We’ve set the table here with this first episode, in terms of what fund service leaders are looking for, the duress they’re under, and where technology is desired, but maybe falling short. For the folks who are watching, we’ll share some detailed points on this webcast. And it makes sense for us to have another set of webcasts in the series. It would be interesting to talk to someone on the fund administration side about if you do have an elimination of these pain points, for better implementation and better configurability. And then quality increasing: What does that allow you to do from an aspirational perspective and to compete? And then it might be helpful for folks to understand how to go shopping for this kind of advantage, and what are the right questions to ask to make sure you’re getting the right solution. So we would encourage folks to stay tuned for that. And I’m going to ask one pet peeve question before we close. We’ve talked about implementation fees, we’ve talked about what I might call nickel-and-diming, for things that you thought should have been included. We all want to be fair to the people that are helping us, the software vendors. But alternatively, it seems like it’s almost too easy to lean on implementation fees as another stream of revenue and extras, or complex pricing as a way to find a little additional margin. Is there a virtue to a vendor or developer that tries to build a platform that eliminates implementation fees as much as possible? They’re thereby making it economically imperative to make software that does what Jay was talking about in terms of implementation configurability. Should folks be feeding that animal, so to speak, and putting up with implementation fees?

Jay Maher  24:58

From a fund administration perspective, there are definitely the costs of the technology when we’re implementing it. What do we have to pay our vendor to help us do that? There are also resources on the fund admin side, fund accounts, that need to get involved. And that’s probably unavoidable when you’re talking about physical resources. But from a technology perspective, we don’t want to have additional tech costs because we’re going to be putting more work on the platform, and then in essence, the fees will be adjusted accordingly. It’s a long-term vision.

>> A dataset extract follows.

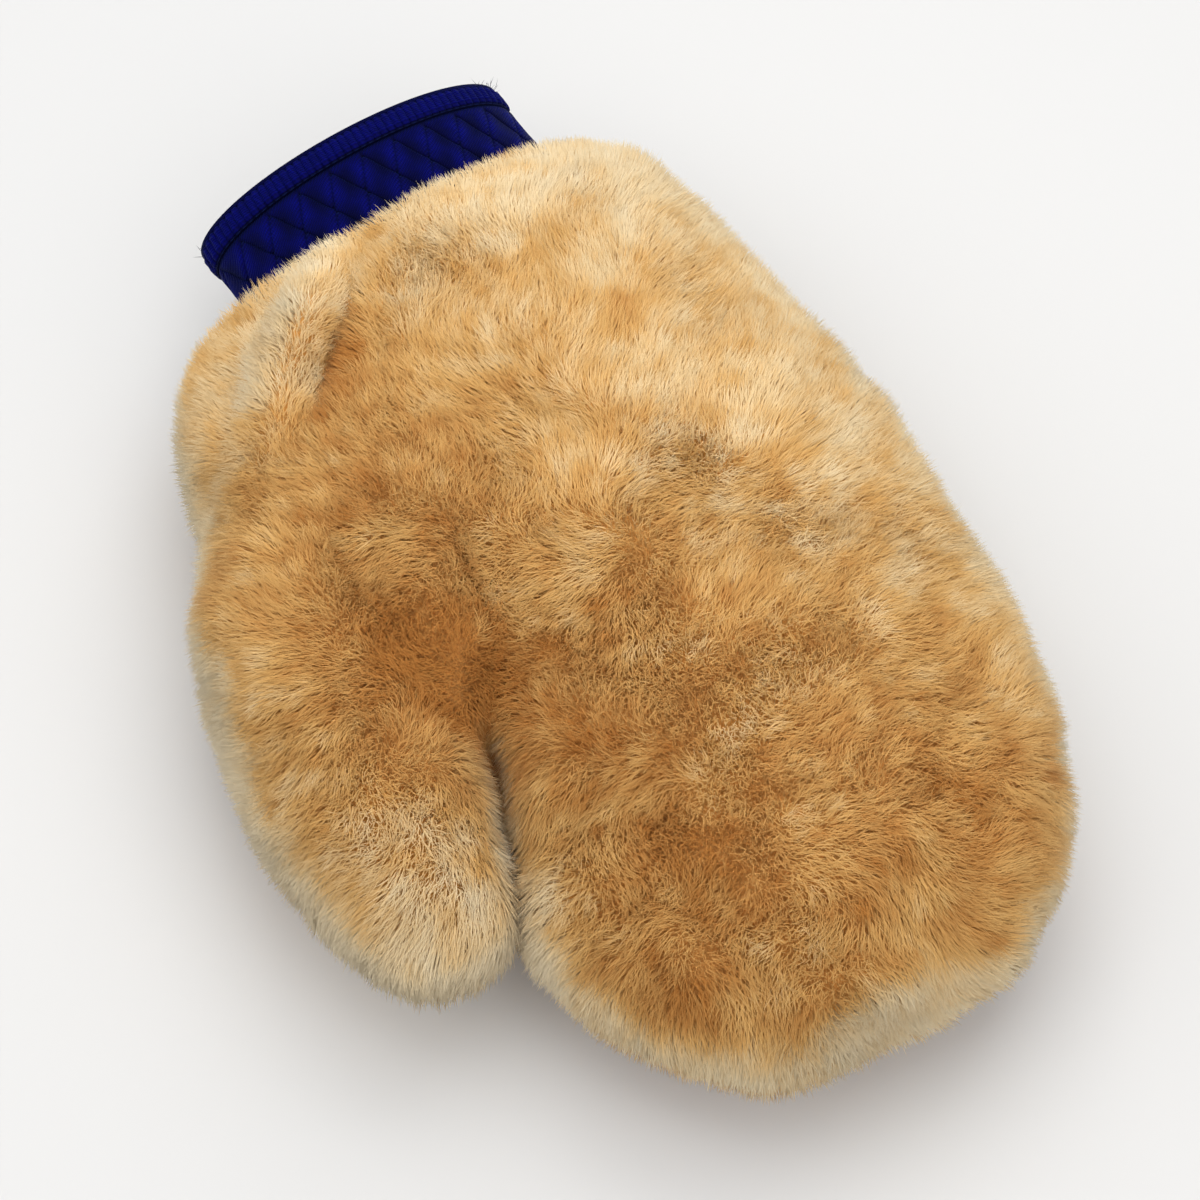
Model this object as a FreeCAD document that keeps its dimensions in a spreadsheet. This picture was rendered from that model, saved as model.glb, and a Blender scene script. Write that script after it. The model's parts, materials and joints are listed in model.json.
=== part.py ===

It’s not just a one-and-done -type relationship. We really do look for minimal, zero tech costs when it comes to implementation. And the other point I want to mention is control, when fund managers are deciding on technology, specifically on these implementation costs. Thinking forward: How do I use this as a co-sourcing model for control of data? Because of all the attrition going on in industry – whether it’s internal attrition or at fund administrators – if you pick a technology that you can implement, at fairly low costs, and then can you control the data? Do I hire people internally? Do I outsource for the fund? A combination of both? I’m currently advising on several of these opportunities, where we’re talking about a proper co-source relationship.

Bryan Botha  26:35

There is absolutely a trend in the space, too, for technology to be as turnkey as possible, and getting to a point in the near future where there really isn’t much of an implementation. The three things that jumped into my head are: What is an implementation composed of? It’s getting the end users trained on the software, it’s getting the data into the software, and it’s getting the reporting setup. More and more reporting is never going to be completely standard. So you hand the keys over to the client as the end user, whether that’s the fund administrator or the fund manager. They have a user-friendly technology that allows them to customize the reporting themselves. It’s really just training rather than having older technologies, and forcing their clients or their fundamental traders to come back to get a custom report done. It’s really just putting that end client into the driver’s seat. More and more technology firms are going to be feeling the pressure to do that to get to implementations. Something that’s very turnkey. The incentives are in the space to drive that to a really good place in the near future.